Parliamo dunque di una bambina che “Veronica che si è sempre sentita rifiutata dalla madre, Carmela, che le ha detto di non averla mai voluta, di essere il frutto di una gravidanza indesiderata nata da un rapporto con un uomo che non è il padre che poi l'ha riconosciuta. Veronica che per l'ennesima relazione clandestina della madre (cinque figli da tre uomini diversi) ha tentato di uccidersi a 14 anni stringendosi al collo un laccio e provando ad impiccarsi.” (come da articolo su Repubblica.it).

Una vita che è stata un inferno, dunque.
E il cui inferno peggiore, adesso, è di aver creato altri inferni.

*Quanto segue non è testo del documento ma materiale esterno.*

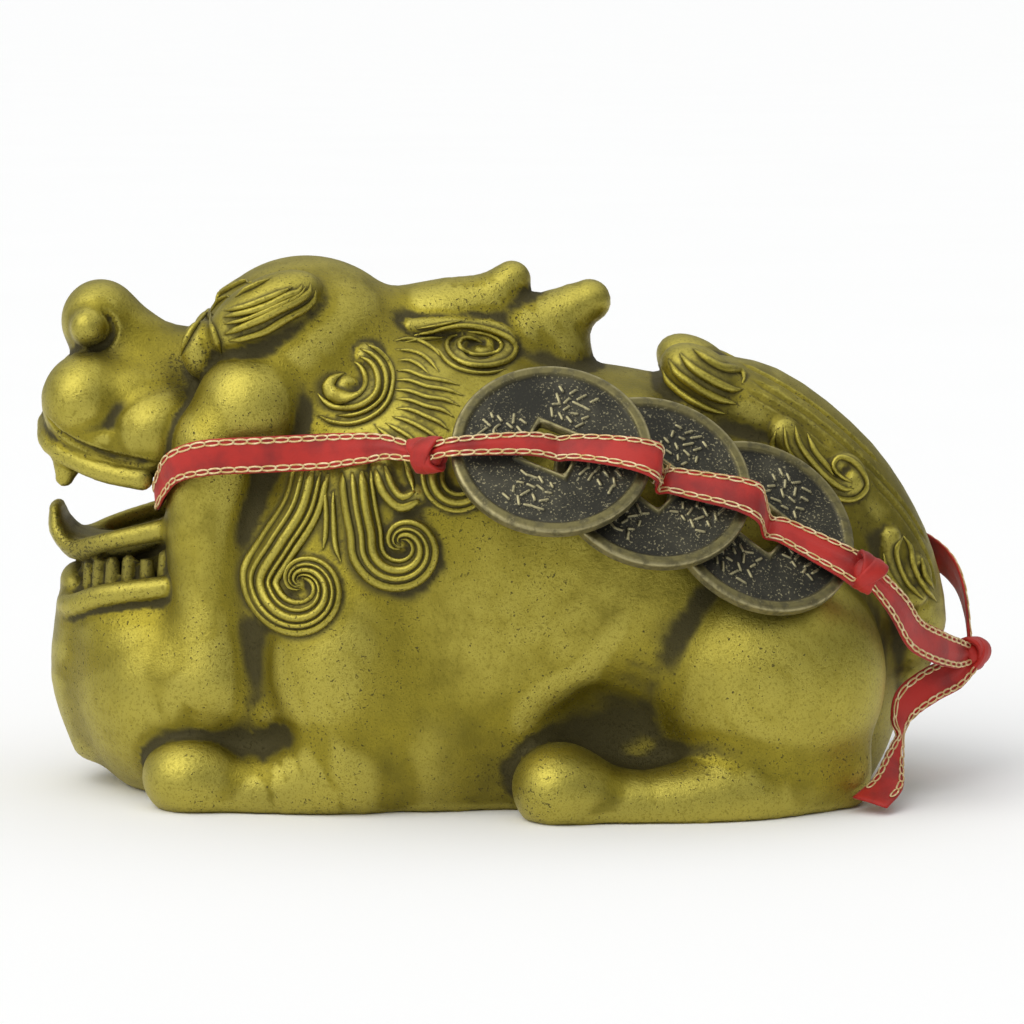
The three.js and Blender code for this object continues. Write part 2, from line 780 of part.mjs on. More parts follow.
// A plate between two levels with a hole in it
function plate(outline, holeOutline, from, to) {
  const shape = new THREE.Shape(outline);
  shape.holes.push(new THREE.Path(holeOutline));
  const geometry = new THREE.ExtrudeGeometry(shape, { depth: to - from, bevelEnabled: false });
  return toSolid(geometry.translate(0, 0, from));
}

// A coin lies in its own XY plane, its back at 0. Its face is sunk between the rim and the square hole's rim.
function makeCoin() {
  const squareOutline = (side) => ringOutline(side / Math.SQRT2, 4, Math.PI / 4);
  const hole = squareOutline(coinHoleSide);
  const outer = ringOutline(coinDiameter / 2, coinSides);
  const inner = ringOutline(coinDiameter / 2 - coinRimWidth, coinSides);
  const field = plate(outer, hole, 0, coinThickness - coinFieldDepth);
  const rim = plate(outer, inner, 0, coinThickness);
  const holeRim = plate(squareOutline(coinHoleSide + 2 * coinHoleRimWidth), hole, 0, coinThickness);
  return toGeometry(field.add(rim).add(holeRim));
}

// Distance to a placed coin, its hole left open
function coinDistance({ inverse }, point) {
  const local = point.clone().applyMatrix4(inverse);
  const across = Math.hypot(local.x, local.y) - coinDiameter / 2;
  const hole = coinHoleSide / 2 - Math.max(Math.abs(local.x), Math.abs(local.y));
  const through = Math.abs(local.z - coinThickness / 2) - coinThickness / 2;
  const side = Math.max(across, hole);
  return side > 0 && through > 0 ? Math.hypot(side, through) : Math.max(side, through);
}

// Points on one face of a coin, on rings out to its edge
function coinFacePoints(matrix, level) {
  return coinRings.flatMap((share) =>
    ringOutline((share * coinDiameter) / 2, coinSides).map((point) =>
      new THREE.Vector3(point.x, point.y, level).applyMatrix4(matrix),
    ),
  );
}

// A coin comes in along its own axis until it rests on the figure or on the coin below it
function placeCoin({ name, at, facing, turn }, lower) {
  const normal = new THREE.Vector3(...facing).normalize();
  const level = new THREE.Vector3(1, 0, 0).projectOnPlane(normal).normalize();
  level.applyAxisAngle(normal, THREE.MathUtils.degToRad(turn));
  const axes = new THREE.Matrix4().makeBasis(level, normal.clone().cross(level), normal);
  const foot = onSide(at);
  foot.y = -foot.y;
  foot.multiplyScalar(part).addScaledVector(normal, coinDiameter);
  const placedAt = (point) => {
    const matrix = axes.clone().setPosition(point);
    return { name, normal, matrix, inverse: matrix.clone().invert() };
  };
  for (let step = 0; step < mostSteps; step += 1) {
    const coin = placedAt(foot);
    const back = coinFacePoints(coin.matrix, 0);
    const rooms = back.map((point) => figureDistance(...point));
    if (lower) {
      rooms.push(...back.map((point) => coinDistance(lower, point)));
      rooms.push(...coinFacePoints(lower.matrix, coinThickness).map((point) => coinDistance(coin, point)));
    }
    const room = Math.min(...rooms) - gap;
    if (room < closeEnough) {
      return coin;
    }
    foot.addScaledVector(normal, -room * stepShare);
  }
  throw new Error(`${name} finds nothing to rest on`);
}

// The coins from the lowest, which lies at the rear
const placedCoins = coins.reduceRight((placed, coin) => [placeCoin(coin, placed[0]), ...placed], []);

// Distance to everything that the ribbon lies on
function underRibbon(point) {
  return Math.min(figureDistance(...point), ...placedCoins.map((coin) => coinDistance(coin, point)));
}

// Places along the ribbon, in parts of the figure's length, with the way that its face looks there. The ribbon
// rests on what is under it and is taut between; at a held place or knot it keeps to the place itself. The
// share is the part of its full width that it has where it is gathered or spread, and a knot has its three
// radii in millimetres.
const bridle = [
  { at: [-40.4, 0, 35.2], facing: [-1, 0, 0], share: 0.6, held: true },
  { at: [-40.4, -8.6, 35.2], facing: [-1, -0.1, 0], share: 0.6, held: true },
  { at: [-40.3, -11.4, 35.6], facing: [-1, -0.2, 0], share: 0.6, held: true },
  { at: [-40.1, -13.9, 36.3], facing: [-0.95, -0.35, -0.1], share: 0.6, held: true },
  { at: [-39.2, -15.4, 38.2], facing: [-0.8, -0.6, 0], share: 0.7, held: true },
  { at: [-37.6, -17.4, 40], facing: [-0.5, -0.85, 0.1], share: 0.85 },
  { at: [-34.6, -18.4, 41.1], facing: [-0.1, -1, 0.1] },
  { at: [-28, -18, 41.5], facing: [0.1, -1, 0.1] },
  { at: [-19, -17.5, 41.7], facing: [0, -1, 0.15] },
];
const knotShare = 0.7;
const frontKnot = {
  at: [-8.2, -25.7, 42.3],
  facing: [-0.1, -0.93, 0.35],
  share: knotShare,
  knot: [2.1, 1.7, 1.9],
};
const rearKnot = {
  at: [42.3, -22.8, 28.3],
  facing: [0.4, -0.85, 0.2],
  share: knotShare,
  knot: [1.7, 1.5, 2.2],
};

// Past each coin's hole, the ribbon crosses the coin's face and bends down over its rim, to the next hole or
// knot.
const throughCoins = placedCoins.flatMap(({ matrix, normal }, i) => {
  const middle = new THREE.Vector3(0, 0, coinThickness / 2).applyMatrix4(matrix);
  const next = placedCoins[i + 1]
    ? new THREE.Vector3().setFromMatrixPosition(placedCoins[i + 1].matrix)
    : new THREE.Vector3(...rearKnot.at).multiplyScalar(part);
  const onward = next.sub(middle).projectOnPlane(normal).normalize();
  const hole = middle
    .clone()
    .addScaledVector(onward, holeShift)
    .addScaledVector(normal, coinThickness / 2 - holeDip);
  const rim = middle
    .clone()
    .addScaledVector(onward, coinDiameter / 2 + rimReach)
    .addScaledVector(normal, (coinThickness + ribbonThickness) / 2 + gap);
  return [
    { at: hole.divideScalar(part).toArray(), facing: normal.toArray(), share: holeShare, held: true },
    { at: rim.divideScalar(part).toArray(), facing: normal.toArray(), held: true },
  ];
});
const tailKnot = { at: [57, 0, 15.3], facing: [0.95, -0.2, 0.1], share: knotShare, knot: [1.9, 1.9, 2] };
const behindCoins = [
  { at: [46, -17.5, 23.5], facing: [0.6, -0.8, 0.2], share: 0.9 },
  { at: [47.6, -13.5, 20], facing: [0.7, -0.7, 0.1] },
  { at: [50.4, -8.5, 17.5], facing: [0.8, -0.6, 0.1] },
  { at: [54, -4, 16], facing: [0.85, -0.5, 0.1], share: 0.9 },
];
const farSide = [
  { at: [-8, 18, 42], facing: [0, 0.93, 0.35] },
  { at: [8, 19, 41], facing: [0.1, 0.8, 0.55] },
  { at: [24, 18, 37], facing: [0.2, 0.8, 0.5] },
  { at: [38, 14, 31.5], facing: [0.5, 0.8, 0.3] },
  { at: [47, 9, 27.5], facing: [0.75, 0.6, 0.2] },
  { at: [53.5, 2.5, 24], facing: [0.95, 0.25, 0.2] },
];
const tautSpans = [
  [...bridle, frontKnot, ...throughCoins, rearKnot, ...behindCoins, tailKnot],
  [...bridle.map(mirrored), ...farSide, tailKnot],
];

// Loose ends hang from a knot, their places measured from its middle.
const looseEnds = [
  {
    name: "long",
    from: tailKnot,
    places: [
      { at: [0, -0.4, -0.4], facing: [0.6, -0.7, 0.5], share: 0.7 },
      { at: [-2.6, -4.4, -1.6], facing: [0.5, -0.8, 0.3] },
      { at: [-6.2, -9, -2.6], facing: [0.4, -0.85, 0.3] },
      { at: [-9, -11.5, -4.3], facing: [0.6, -0.8, 0.1] },
      { at: [-9.7, -12.3, -6.4], facing: [0.7, -0.7, 0.1], share: 0.7 },
      { at: [-9.7, -12.6, -7.9], facing: [0.9, -0.3, 0.2], share: 0.3 },
      { at: [-10.6, -15.5, -10.3], facing: [0.5, -0.5, 0.6], share: 0.6 },
      { at: [-11.7, -19.5, -12.4], facing: [0.1, -0.4, 0.9], share: 0.9 },
      { at: [-14, -22.8, -13.9], facing: [0, -0.3, 1], share: 1.1 },
    ],
  },
  {
    name: "inner",
    from: tailKnot,
    places: [
      { at: [0, 0.5, -0.6], facing: [0.8, 0.2, -0.3], share: 0.7 },
      { at: [-4.6, 1.6, -4.8], facing: [0.8, 0.2, -0.4], share: 0.9 },
      { at: [-8.8, 2.6, -8.6], facing: [0.8, 0.3, -0.4], share: 0.9 },
    ],
  },
];

function mirrored({ at, facing, ...rest }) {
  return { at: [at[0], -at[1], at[2]], facing: [facing[0], -facing[1], facing[2]], ...rest };
}

// Stations every step along a smooth line through the places
function stationsAlong(places) {
  const points = places.map(({ at }) => new THREE.Vector3(...at).multiplyScalar(part));
  const line = new THREE.CatmullRomCurve3(points);
  const stations = [];
  places.slice(1).forEach((next, i) => {
    const last = places[i];
    const length = points[i].distanceTo(points[i + 1]);
    const count = Math.max(Math.round(length / ribbonStep), 1);
    for (let j = i === 0 ? 0 : 1; j <= count; j += 1) {
      const share = (i + j / count) / (places.length - 1);
      const facing = new THREE.Vector3(...last.facing).lerp(new THREE.Vector3(...next.facing), j / count);
      const width = ribbonWidth * THREE.MathUtils.lerp(last.share ?? 1, next.share ?? 1, j / count);
      const own = [last, ...Array(count - 1), next][j];
      stations.push({ at: line.getPoint(share), facing: facing.normalize(), width, place: own ?? {} });
    }
  });
  turnAcross(stations);
  return stations;
}

// The way across the ribbon at each station, at right angles to its run and its face
function turnAcross(stations) {
  stations.forEach((station, i) => {
    const before = stations[Math.max(i - 1, 0)].at;
    const after = stations[Math.min(i + 1, stations.length - 1)].at;
    const run = after.clone().sub(before).normalize();
    station.run = run;
    station.across = run.clone().cross(station.facing).normalize();
    station.out = station.across.clone().cross(run).normalize();
  });
}

// How far out along its face a station comes to rest on what is under it and half of the way to the next ones
function restingLift({ at, run, across, out, width }) {
  const clear = gap + ribbonThickness / 2;
  const most = ribbonWidth * 2;
  const liftFrom = (foot) => {
    const roomAt = (lift) => underRibbon(foot.clone().addScaledVector(out, lift)) - clear;
    let lift = most;
    let room = roomAt(lift);
    while (room > closeEnough && lift > -most) {
      lift -= room * stepShare;
      room = roomAt(lift);
    }
    return lift;
  };
  const feet = restAcross.flatMap((side) =>
    restAlong.map((ahead) =>
      at.clone().addScaledVector(across, side * width).addScaledVector(run, ahead * ribbonStep),
    ),
  );
  return Math.max(...feet.map(liftFrom));
}

// A knot, like a held place, keeps to its own place
const isHeld = ({ place }) => Boolean(place.held || place.knot);

// Lays the stations on what is under them, taut where they pass over a hollow
function layDown(stations) {
  const rest = stations.map((station) => (isHeld(station) ? 0 : restingLift(station)));
  const lifts = [...rest];
  for (let round = 0; round < tautRounds; round += 1) {
    for (let i = 1; i < stations.length - 1; i += 1) {
      if (!isHeld(stations[i])) {
        lifts[i] = Math.max(rest[i], (lifts[i - 1] + lifts[i + 1]) / 2);
      }
    }
  }
  stations.forEach((station, i) => station.at.addScaledVector(station.out, lifts[i]));
  turnAcross(stations);
  return stations;
}

// A flat strap through the stations, closed at both ends
function strap(stations) {
  const places = stations.flatMap(({ at, across, out, width }) =>
    [[-1, 1], [1, 1], [1, -1], [-1, -1]].map(([side, face]) =>
      at
        .clone()
        .addScaledVector(across, (side * width) / 2)
        .addScaledVector(out, (face * ribbonThickness) / 2),
    ),
  );
  const faces = [[0, 2, 1], [0, 3, 2]];
  for (let i = 0; i < stations.length - 1; i += 1) {
    for (let corner = 0; corner < 4; corner += 1) {
      const [a, b] = [i * 4 + corner, i * 4 + ((corner + 1) % 4)];
      faces.push([a, b, b + 4], [a, b + 4, a + 4]);
    }
  }
  const end = (stations.length - 1) * 4;
  faces.push([end, end + 1, end + 2], [end, end + 2, end + 3]);
  return toSolid(indexedGeometry(places, faces));
}

function makeRibbon() {
  const laid = tautSpans.map((places) => layDown(stationsAlong(places)));
  const knots = new Map(laid.flat().map(({ place, at }) => [place, at]).filter(([place]) => place.knot));
  const hanging = looseEnds.map(({ from, places }) => {
    const stations = stationsAlong(places);
    stations.forEach(({ at }) => at.add(knots.get(from)));
    return stations;
  });
  const balls = [...knots].map(([{ knot }, at]) => {
    const ball = new THREE.SphereGeometry(1, knotSides, knotRings).scale(...knot);
    return toSolid(ball.translate(...at));
  });
  const solids = [...laid.map(strap), ...hanging.map(strap), ...balls];
  return toGeometry(solids.reduce((all, next) => all.add(next)));
}

const brass = new THREE.MeshStandardMaterial({ color: 0x9a8b3c, roughness: 0.42, metalness: 1 });
const oldBronze = new THREE.MeshStandardMaterial({ color: 0x3d3d36, roughness: 0.5, metalness: 1 });
const redSatin = new THREE.MeshStandardMaterial({ color: 0xb81f22, roughness: 0.45, metalness: 0 });

function namedMesh(name, geometry, material) {
  const mesh = new THREE.Mesh(geometry, material);
  mesh.name = name;
  return mesh;
}

const model = new THREE.Group();
model.add(namedMesh("pixiu_figure", makeFigure(), brass));
for (const { name, matrix } of placedCoins) {
  const coin = namedMesh(name, makeCoin(), oldBronze);
  coin.applyMatrix4(matrix);
  model.add(coin);
}
model.add(namedMesh("ribbon", makeRibbon(), redSatin));

export default model;
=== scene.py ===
# A lying pixiu cast in brass, its mouth open, with three old coins tied along its side on a red ribbon.
# The frame's units are metres; the shapes are worked out in millimetres and brought to metres at the end.
import math
import bpy
import mathutils
import numpy as np
import openvdb
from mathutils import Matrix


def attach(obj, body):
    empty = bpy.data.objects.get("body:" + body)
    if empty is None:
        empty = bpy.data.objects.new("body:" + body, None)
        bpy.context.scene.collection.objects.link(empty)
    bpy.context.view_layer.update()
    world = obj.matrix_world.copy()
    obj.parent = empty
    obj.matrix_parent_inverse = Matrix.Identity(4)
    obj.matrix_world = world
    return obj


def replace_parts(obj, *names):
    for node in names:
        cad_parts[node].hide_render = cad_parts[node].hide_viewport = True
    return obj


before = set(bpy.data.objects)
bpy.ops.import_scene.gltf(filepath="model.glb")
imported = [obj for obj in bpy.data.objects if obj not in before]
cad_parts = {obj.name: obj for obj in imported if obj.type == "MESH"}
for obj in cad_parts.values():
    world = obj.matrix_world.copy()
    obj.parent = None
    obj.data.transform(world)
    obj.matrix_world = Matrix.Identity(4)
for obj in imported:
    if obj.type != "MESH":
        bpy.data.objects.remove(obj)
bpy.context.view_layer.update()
mm = 0.001
fullTurn = 2 * math.pi
print("frame loaded")

# forms of the casting, added or cut in turn: places are (along, out from the middle, up) in mm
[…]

Perché qualcuno può cercare di capire cosa significa vivere la propria infanzia in un mondo affettivo del genere? Con -ce lo si passi- una madre che ti etichetta come "violenta" sin da quando hai sette anni?

Meglio non aggiungere altro: se non l'invito ad approfondire il ruolo che la madre di una bambina ha nel determinare l'incapacità a non essere “violenta”.
Chi lo sa che non si scopra che è troppo facile trovare il colpevole dove noi vediamo “un” colpevole.

Sono convinto che Loris, e quello che della sua consapevolezza di sé forse vive in qualche parte di quello che è il nostro vero “universo”, troverebbe serenità e pace dal vedere la mamma al suo funerale.

Come se fosse l'inizio di un loro nuovo esistere insieme. E di una nuova, infinita, pace.
Quella che quaggiù non ha avuto.

Ciao, Loris, ti portiamo tutti con noi.